Task 19: Final verification

  • Step 1: Backend suite

Run: docker exec resolutionflow_backend pytest tests/ -q Expected: all pass (note any pre-existing xdist-only failures per Phase-1 acceptance report §7).

  • Step 2: Frontend gates

Run: docker exec resolutionflow_frontend sh -c 'cd /app && npx tsc --noEmit -p tsconfig.app.json && npm run lint && npm run build' Expected: tsc clean, lint 0 errors, build succeeds.

  • Step 3: Migration roundtrip on a clean DB

Run: docker exec resolutionflow_backend alembic downgrade -3 && docker exec resolutionflow_backend alembic upgrade head Expected: clean down+up for the three new migrations (run against a DB without ai_build/L1-proposal rows, or accept the documented downgrade caveat).

  • Step 4: Open PR

Push the branch and open a PR to main summarizing Phase 2A, linking the spec, and listing the deferred items (KB grounding/connectors, PSA reassign, escalation package, AI chat handoff, proposal-matching).

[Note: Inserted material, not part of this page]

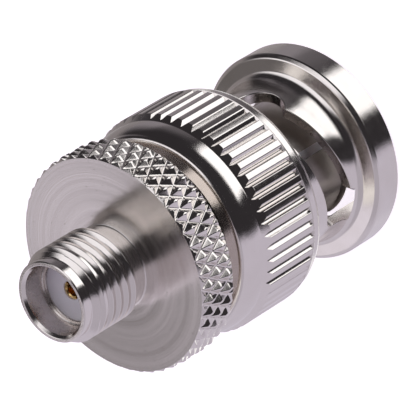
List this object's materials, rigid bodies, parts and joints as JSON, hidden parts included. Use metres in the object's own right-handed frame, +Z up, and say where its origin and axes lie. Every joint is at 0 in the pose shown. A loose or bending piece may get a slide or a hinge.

Self-Review notes (author)

  • Spec coverage: §3 match_or_build → Task 6/10; §4 streaming + node schema → Task 5/8/10/15; §5 safety (classify, constrained prompt, validation, depth cap, disclaimer) → Task 4/5/15; §6 flywheel + §6.1 normalize + §6.2 linkage → Task 3/9; §7 escalation handoff → Task 9/10/17; §8 migrations → Task 1/2/3; §9 API → Task 10/11; §10 frontend → Task 13-17; §11 testing → throughout + Task 12/18.
  • Known soft spots flagged for the implementer: category persistence via a meta walked_path entry (Task 10 Step 3c/Step 4) and the "Use this flow" suggest path (Task 14 Step 2) are the two places to validate carefully during review.
  • Model calls are mocked/stubbed in tests; a live constrained-decoding smoke test + the Sonnet-vs-Opus benchmark for l1_realtime_build should run in staging before wide enablement (spec §5.3).